The updates to the Ishimura in the remake were generally considered an improvement by critics. In a preview, TJ Denzer of Shacknews described the reworked vessel as "beautifully ugly and terrifying", saying it was given a "huge level of polish", and calling it more alive than ever before. Characterizing the environment as "well-built", he praised the lack of loading screen interruptions. Cass Marshall of Polygon called the Ishimura a "terrifying, rusted labyrinth" in both versions of the game, but lamented that the remake missed the opportunity to expand upon the rest of the ship's crew like it did with Isaac's characterization, describing them as "cardboard cutouts". However, Ashley Bardhan of Kotaku criticized the "lightless" ship's "smallness" as "suffocating", calling the remake's shadows "the only extra dimension" to the Ishimura, and expressing disappointment that the gameplay was not changed more drastically.

Andrei Dobra of Softpedia News remarked on the Ishimura's reappearance in Dead Space 2, calling it the most impressive location in that game as well.
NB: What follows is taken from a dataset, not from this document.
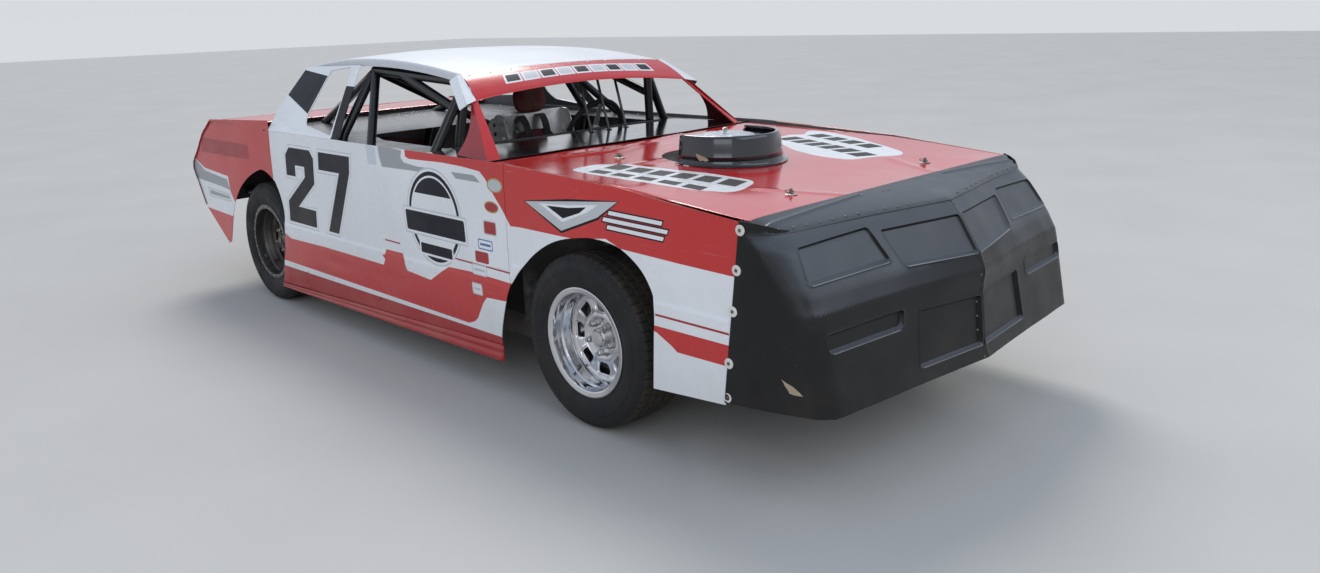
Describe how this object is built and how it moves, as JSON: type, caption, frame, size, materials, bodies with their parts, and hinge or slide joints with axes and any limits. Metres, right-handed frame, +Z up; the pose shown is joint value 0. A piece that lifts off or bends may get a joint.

Stating that some of the first game's most memorable locations were brought back, he said that Visceral made the level feel fresh rather than simply an excuse to shorten the length of development. He specifically cited the increased emphasis on psychological horror rather than filling the ship with Necromorphs.

The implications of the idea of "planet cracking" itself were discussed by Chris McMullen of The Escapist, who believed that the Ishimura and similar ships were "deeply disquieting" due to the destructive methods of their operation. Saying that it paralleled the real-life practice of fracking, he hypothesized that the CEC was not being forthcoming about any possible disasters that may have occurred.